21. – Ennode à Albinus

Première lettre à Albinus 1855  : Ennode lui a déjà adressé quatre lettres restées sans réponse ! C’est probablement la faute du porteur. Mais qu’Albinus daigne malgré tout envoyer quelques lignes !

1. Quatre fois j’ai envoyé mes écrits à votre Grandeur et me voici encore accusé comme si j’étais paresseux. Ma langue s’est mise au service de mon affection : mais votre amitié ne récompense pas mon assiduité. Je crois que c’est la négligence ou l’hostilité du porteur 1856 qui m’a conduit à cette disgrâce. Voici pourtant que je multiplie mes écrits et, vous donnant comme vous le souhaitez des nouvelles de ma bonne santé, je désire me réjouir de votre bonheur 1857 . 2. Adieu, mon cher Seigneur, et relevez celui qui vous aime en lui prodiguant votre considération parce que vous faites une chose toute proche de Dieu, en relevant par votre pleine confiance et communion 1858 celui qui s’en remet à votre patronage.

Notes
1855.

Albinus, fils du préfet Basilius, était un membre de la famille des Decii, consul en 493, préfet du prétoire en Italie en 500(?)-503 puis patrice. Ennode lui écrivit quatre lettres restées sans réponse et aujourd’hui perdues ainsi que deux autres lettres (epist. 2, 21 et 6, 12). Ennode le recommande à son parent Faustus Niger (epist. 2, 22) (voir PLRE, « Albinus 9 », p. 51-52).

1856.

Le porteur endosse la responsabilité de la rareté de l’échange épistolaire (voir epist. 2, 7 à Firminus, p. 375, note 10). Cette excuse est un lieu commun des correspondances. Elle permet de se justifier ou de relancer un correspondant récalcitrant sans lui adresser des reproches (voir Symm. epist. 6, 56 : quae si casu aliquo aut neglegentia portitoris elapsae sunt… ; « si par quelque hasard ou bien par la négligence du porteur, [la lettre] vous a échappé… » trad. J.-P. Callu).

1857.

Se donner mutuellement des nouvelles de sa santé constitue la base de tout échange épistolaire. Ennode demande donc à Albinus d’entretenir avec lui des relations minimales. Le silence épistolaire de ce dernier est peut-être une marque d’hostilité qui pourrait s’expliquer par le schisme laurentien.
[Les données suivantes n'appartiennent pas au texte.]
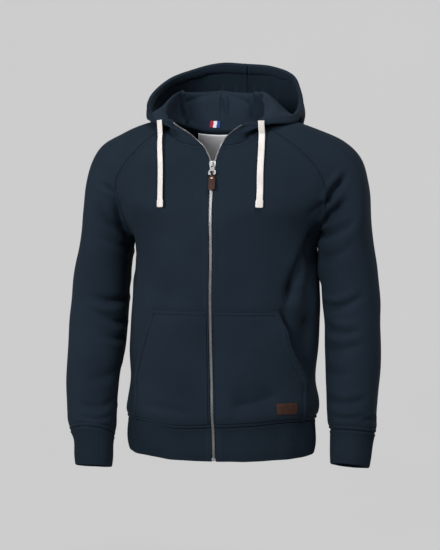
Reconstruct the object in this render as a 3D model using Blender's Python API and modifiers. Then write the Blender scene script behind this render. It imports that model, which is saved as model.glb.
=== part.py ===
"""Hooded zip sweatshirt with raglan sleeves, filled out as when it is worn. Metres, +Z up, front towards -Y.

The origin is between the shoulders, at the height where the wearer's shoulders carry the yoke. Every cloth piece is cut
from a surface worked out from the tables below. Where two pieces are sewn together they share the seam's points, and
each stops half a seam gap short of it.
"""
import bpy
import bmesh
import numpy as np
from math import cos, pi, radians, sin
from mathutils import Matrix, Vector

# ---------------------------------------------------------------- driving dimensions
FLEECE = 0.0022          # wall of the brushed fleece
RIBBING = 0.0026         # folded rib of the hem and the cuffs
TAPE = 0.0009            # zip tape
SEAM = 0.0003            # between neighbouring pieces at a seam
UNDERARM_SEAM = 0.0014   # the same near the underarm, where the two walls leave the seam side by side
POCKET_LIFT = 0.0036     # from a front's middle surface to its pocket's
PATCH = 0.0014           # leather patch
LABEL = 0.0006
TEETH_WIDE, TEETH_HIGH = 0.0029, 0.0026    # one row of zip teeth
TAPE_WIDE = 0.0130
CORD_WIDE, CORD_THICK = 0.0138, 0.0028
SLIDER_V = 1.775         # height of the zip slider on the fronts

# Grid lines of the panels
V_LOW = (0.0, 0.06, 0.16, 0.28, 0.40, 0.52, 0.66, 0.84, 0.98, 1.0)
V_HIGH = (1.14, 1.28, 1.42, 1.57, 1.71, 1.86, 2.0)
V_ALL = V_LOW + V_HIGH
W_FRONT, W_SLEEVE = 8, 12
HOOD_ROWS = (0.0, 0.12, 0.20, 0.26, 0.36, 0.46, 0.52, 0.58, 0.66, 0.78, 0.92, 1.0)

# ---------------------------------------------------------------- tables and curves
def table(columns, *rows):
    names = columns.split()
    data = np.array(rows, float)
    return {name: data[:, i] for i, name in enumerate(names)}


def curve(xs, ys, x):
    """Smooth curve through the rows of a table, read at x."""
    xs, ys, x = np.asarray(xs, float), np.asarray(ys, float), np.asarray(x, float)
    step = np.diff(xs)
    secant = np.diff(ys) / step
    slope = np.empty_like(ys)
    slope[0], slope[-1] = secant[0], secant[-1]
    slope[1:-1] = (secant[:-1] * step[1:] + secant[1:] * step[:-1]) / (step[1:] + step[:-1])
    i = np.clip(np.searchsorted(xs, x, side="right") - 1, 0, len(xs) - 2)
    h = step[i]
    s = (x - xs[i]) / h
    return (ys[i] * (1 + 2 * s) * (1 - s) ** 2 + ys[i + 1] * s * s * (3 - 2 * s)
            + slope[i] * h * s * (1 - s) ** 2 - slope[i + 1] * h * s * s * (1 - s))


def at(tab, key, x):
    return {name: curve(tab[key], tab[name], x) for name in tab if name != key}


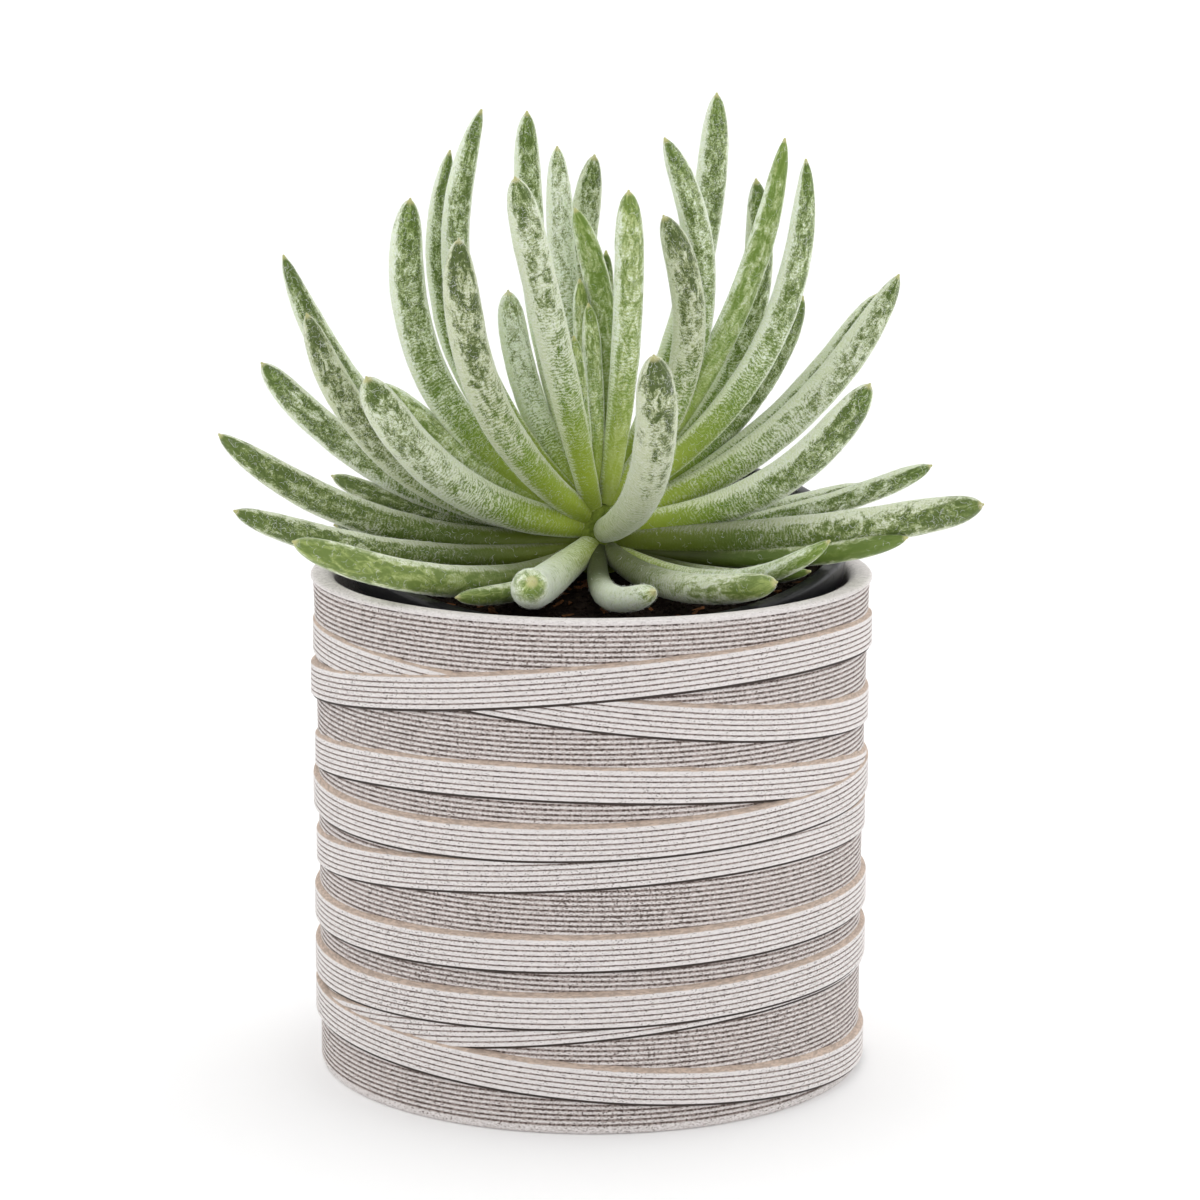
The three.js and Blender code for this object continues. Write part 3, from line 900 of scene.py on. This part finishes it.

En effet, Ennode était l’un des principaux défenseurs du pape Symmaque qui avait « cassé » le décret de Basilius (la scriptura de 483 qui refusait l’aliénation des biens ecclésiastiques) afin d’empêcher l’aristocratie de contrôler la gestion du patrimoine de l’Église romaine (voir commentaire, chapitre 6, p. 189-190). Or, comme la majorité de l’aristocratie consulaire, les fils de Basilius (Albinus, Theodorus, Inportunus, Avienus) soutenaient Laurent, le rival de Symmaque. Par cette lettre insistante, Ennode s’efforce donc probablement de rétablir des relations mises à mal, voire rompues par le contexte du schisme.

1858.

Nous pensons que le complément plena fide et communione porte sur releuare plutôt que sur credentem qui a déjà pour complément patrocinio uestro.